Ce pourrait être une peinture inédite de Hans Hartung, Antoni Tàpies, ou Gerhard Richter, mais il s’agit de paysages photographiés depuis un hélicoptère par Jérémie Lenoir.
Trente vues sidérantes de notre Terre-Mère, la Pachamama, réduite à des formes géométriques, abstraites, ordonnées selon une logique échappant d’abord à la pensée raisonnée, à Las Vegas, Guitrancourt, Anvers, Salt Lake, Waregem, Montréal, Achères, Stains, Gennevilliers.

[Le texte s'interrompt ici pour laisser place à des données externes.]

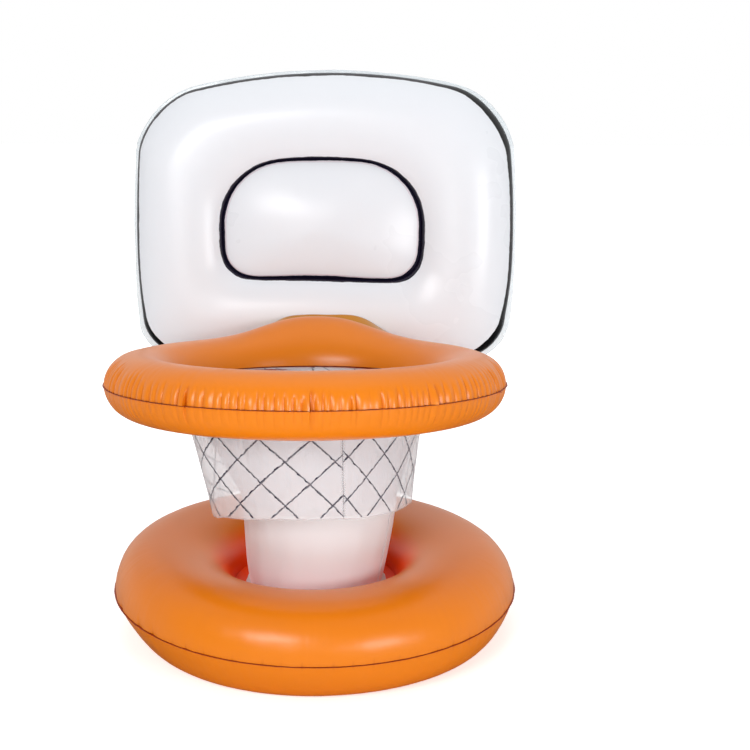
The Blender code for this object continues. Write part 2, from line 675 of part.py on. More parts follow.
def build():
    clear_scene()
    orange = make_material("orange_vinyl", (0.82, 0.19, 0.004), 0.32)
    seam_orange = make_material("orange_weld", (0.52, 0.09, 0.004), 0.4)
    white = make_material("white_vinyl", (0.82, 0.81, 0.84), 0.25)
    column_white = make_material("column_vinyl", (0.83, 0.76, 0.77), 0.4)
    clear = make_material("clear_vinyl", (0.78, 0.86, 0.92), 0.15, 0.5)
    frosted = make_material("frosted_vinyl", (0.84, 0.84, 0.85), 0.35, 0.6)
    valve_white = make_material("valve_vinyl", (0.85, 0.87, 0.88), 0.3, 0.8)

    root = make_frame("root_frame")
    base = make_frame("base_frame", root, Matrix.Translation((0.0, 0.0, BASE_SEAM_HEIGHT)))
    rim_centre = Matrix.Translation((0.0, 0.0, RIM_HEIGHT))
    level_rim = make_frame("level_rim_frame", root, rim_centre)
    rim = make_frame("rim_frame", root, rim_centre @ Matrix.Rotation(-RIM_LEAN, 4, "X"))
    board = make_frame("board_frame", rim, Matrix.Translation((0.0, BOARD_PLANE, -BOARD_DROP)))

    base_skin = build_base(base, orange, seam_orange)
    column = build_column(base, column_white, column_white)
    rim_skin = build_rim(rim, orange, seam_orange)
    build_tab(rim, orange)
    build_web(rim, clear)
    build_net(rim, frosted, frosted)
    build_funnel(level_rim, frosted)
    board_rear = build_board(board, white, clear)

    base_place = tube_place(BASE_RING_RADIUS, BASE_TUBE_RADIUS, BASE_TUBE_RADIUS, REAR, BASE_VALVE_ANGLE)
    build_valve("base_valve", base_skin, base, base_place, valve_white)
    wall = column_radius(COLUMN_VALVE_HEIGHT)
    column_place = tube_place(0.0, wall, wall, REAR, 0.0)
    column_lift = Matrix.Translation((0.0, 0.0, COLUMN_BASE + COLUMN_VALVE_HEIGHT))
    build_valve("column_valve", column, base, column_lift @ column_place, valve_white)
    rim_place = tube_place(
        RIM_RING_RADIUS, RIM_TUBE_RADIUS, RIM_TUBE_HALF_HEIGHT, RIM_VALVE_AZIMUTH, RIM_VALVE_ANGLE
    )
    build_valve("rim_valve", rim_skin, rim, rim_place, valve_white)
    border_middle = (BOARD_FLANGE_WIDTH + PANEL_BOTTOM) / 2
    board_lift = Matrix.Translation((0.0, board_front(border_middle), border_middle))
    board_place = board_lift @ Matrix.Rotation(-REAR, 4, "X")
    build_valve("board_valve", board_rear, board, board_place, valve_white)
    stand_on_floor(root)


build()
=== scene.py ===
import json
import math
import random

import bmesh
import bpy
from mathutils import Matrix, Vector, noise


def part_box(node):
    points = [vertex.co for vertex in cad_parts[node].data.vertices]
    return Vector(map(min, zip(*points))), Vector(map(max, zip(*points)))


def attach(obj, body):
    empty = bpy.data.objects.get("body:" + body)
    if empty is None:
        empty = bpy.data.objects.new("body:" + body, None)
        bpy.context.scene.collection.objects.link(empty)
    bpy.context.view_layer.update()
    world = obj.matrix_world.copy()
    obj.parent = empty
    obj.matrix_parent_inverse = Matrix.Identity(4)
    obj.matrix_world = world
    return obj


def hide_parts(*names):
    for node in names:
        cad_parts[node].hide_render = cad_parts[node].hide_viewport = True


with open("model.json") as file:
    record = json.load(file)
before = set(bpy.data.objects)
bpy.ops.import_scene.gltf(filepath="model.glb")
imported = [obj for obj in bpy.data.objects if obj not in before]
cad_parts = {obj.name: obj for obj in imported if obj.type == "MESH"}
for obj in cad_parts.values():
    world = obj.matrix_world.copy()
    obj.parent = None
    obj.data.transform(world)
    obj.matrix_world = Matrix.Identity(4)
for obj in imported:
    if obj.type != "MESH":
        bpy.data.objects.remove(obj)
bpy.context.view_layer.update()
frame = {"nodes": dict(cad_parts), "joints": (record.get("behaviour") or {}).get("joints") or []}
print("stage: frame loaded,", len(frame["nodes"]), "solids")

seamLow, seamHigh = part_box("base_outer_seam")
ringCentre = (seamLow + seamHigh) / 2  # middle of the base ring, at the height of its weld

stance = {
    "rimHeight": 0.3944,
    "rimLean": math.radians(8.0),
    "boardBack": 0.3485,  # from the rim's middle back to the board's weld
    "boardDrop": 0.006,
    "baseSway": 0.0046,  # the base and the board sit a little to the right
    "boardSway": 0.0015,
}
slit = 0.0007  # half the slit between two skins, which holds their weld
columnPlace = Matrix.Translation((0, ringCentre.y, ringCentre.z))
basePlace = columnPlace @ Matrix.Translation((stance["baseSway"], 0, 0))
rimLevel = Matrix.Translation((0, ringCentre.y, stance["rimHeight"]))
rimPlace = rimLevel @ Matrix.Rotation(-stance["rimLean"], 4, "X")
boardPlace = rimPlace @ Matrix.Translation((0, stance["boardBack"], -stance["boardDrop"]))
boardPlace = boardPlace @ Matrix.Translation((stance["boardSway"], 0, 0))


# shapes that several pieces share


mergeDistance = 0.00001


def sectionArc(centreRadius, centreHeight, across, rise, start, end, segments):
    # an oval arc in the section plane, as (distance from the axis, height)
    points = []
    for index in range(segments + 1):
        angle = start + (end - start) * index / segments
        points.append((centreRadius + across * math.cos(angle), centreHeight + rise * math.sin(angle)))
    return points


def spinSection(points, steps, closed=False):
    # a small turned part
    bm = bmesh.new()
    verts = [bm.verts.new((radius, 0, height)) for radius, height in points]
    edges = [bm.edges.new(pair) for pair in zip(verts, verts[1:])]
    if closed:
        edges.append(bm.edges.new((verts[-1], verts[0])))
    bmesh.ops.spin(
        bm, geom=verts + edges, axis=(0, 0, 1), cent=(0, 0, 0), angle=math.tau, steps=steps, use_merge=True,
    )
    bmesh.ops.remove_doubles(bm, verts=bm.verts, dist=mergeDistance)
    return bm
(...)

Ce sont des sables, des marges, des lisières entre ville et campagne.
Ce sont les preuves d’un désert croissant, pour reprendre une célèbre formule hölderlinienne plusieurs fois commentée par Martin Heidegger, mais aussi celles d’une profusion inouïe de forces témoignant du génie de la vie inventant sa loi de présence jusque dans la mort.
Cet ensemble, notamment inspiré de Zéropolis du philosophe Bruce Bégout, est une réflexion en images sur la puissance de reconfiguration de la nature par la démesure d’une logistique dévorant les espaces.

Jérémie Lenoir travaille au cœur de l’esthétique de la disparition, découvrant des ordres transcendants là où l’œil s’égare d’abord.
Vue du ciel, la terre malmenée joue au calligraphe, créant des lignes harmoniques, presque spirituelles, dans la violence des chantiers.
Vu du ciel, le gigantisme des exploits capitalistes paraît un jeu de constructions pour enfant.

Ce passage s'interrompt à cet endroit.